DOGBANE, APOCYNUM CANNABIUM: HEAL:TH BENEFITS AND USES OF DOGBANE


BLACK INDIAN HEMP, DOGBANE, APOCYNUM CANNABINUM 
Black Indian hemp or Dogbane is native to North America, where it is also known as wild cotton, milkweed, which is actually Asclepias syriaca now in the same Apocynaceae family, and American hemp. Other relatives of this dogbane are aak, the devil tree, bitter oleander and oleander.
The plant can grow to heights of around six feet, but is more generally seen at heights of around 4 feet.
 It gets its genus name, Apocynum from the ancient Greek, apo away and cyanus dog, and it was Pliny who wrote that the plant was fatal to dogs, although he was writing of one of the European dogbanes. Dogbane is also a name given to Aconitum Cynoctonum, and there are also three European dogbanes in the Apocynum genus, according to William Salmon, a botanist and herbalist who was writing in 1710. He named these as Apocynum angustifolia, Apocynum latifolium non repens and Apocynum folia angusta. The climbing dogbane he says was a curiosity at the time in Europe and planted as an ornamental.
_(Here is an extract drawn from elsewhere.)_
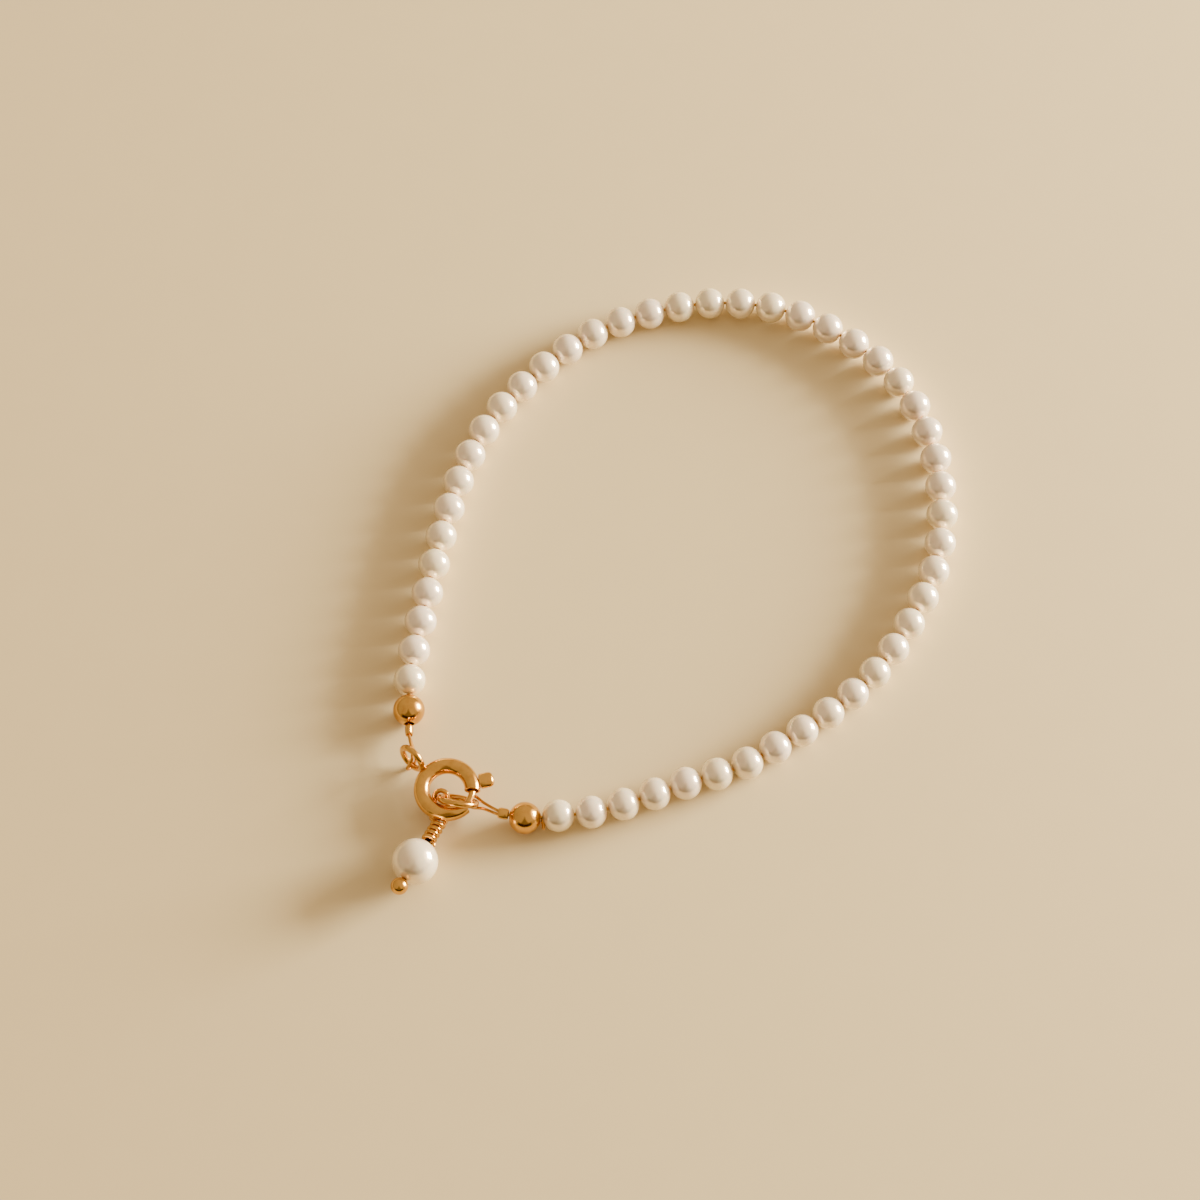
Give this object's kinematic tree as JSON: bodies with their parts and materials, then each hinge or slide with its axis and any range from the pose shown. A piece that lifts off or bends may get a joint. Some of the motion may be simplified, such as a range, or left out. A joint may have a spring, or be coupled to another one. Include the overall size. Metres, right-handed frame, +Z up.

  Native Americans used the plant for many purposes. The stem bark provides strong fibres which were used to make fishing nets and fishing lines as the fibre remains strong in water. It can also make twine and so be woven into other items, including cloth. It can be used as a flax substitute. It was because of the ability to utilize this plant’s fibres that it has the same name as cannabis, not because it is a drug.
  It was also employed in medicine, but the root has cardio-active glycosides in it, making it slow the pulse rate and it is reported to have sedative and hypnotic properties. It is best to treat this plant with extreme caution and only use it under the supervision of a physician. In some ways it is similar to digitalis, (found in the foxglove). However it was used for syphilis, rheumatism, intestinal worms, fever, diarrhoea and dysentery, as well as for coughs as an expectorant, and various other ailments.
  The edible seeds can be eaten raw or cooked and ground to a powder and then used for flour. However some report that the whole plant is poisonous containing toxins which can blister the skin. The latex from the plant, like that of milkweed can be used for chewing gum and it may be possible to produce rubber from it.
  The root is bitter and so the plant is sometimes referred to as bitter root. Its flowering season is July and August and you can identify it by its red-purple stems.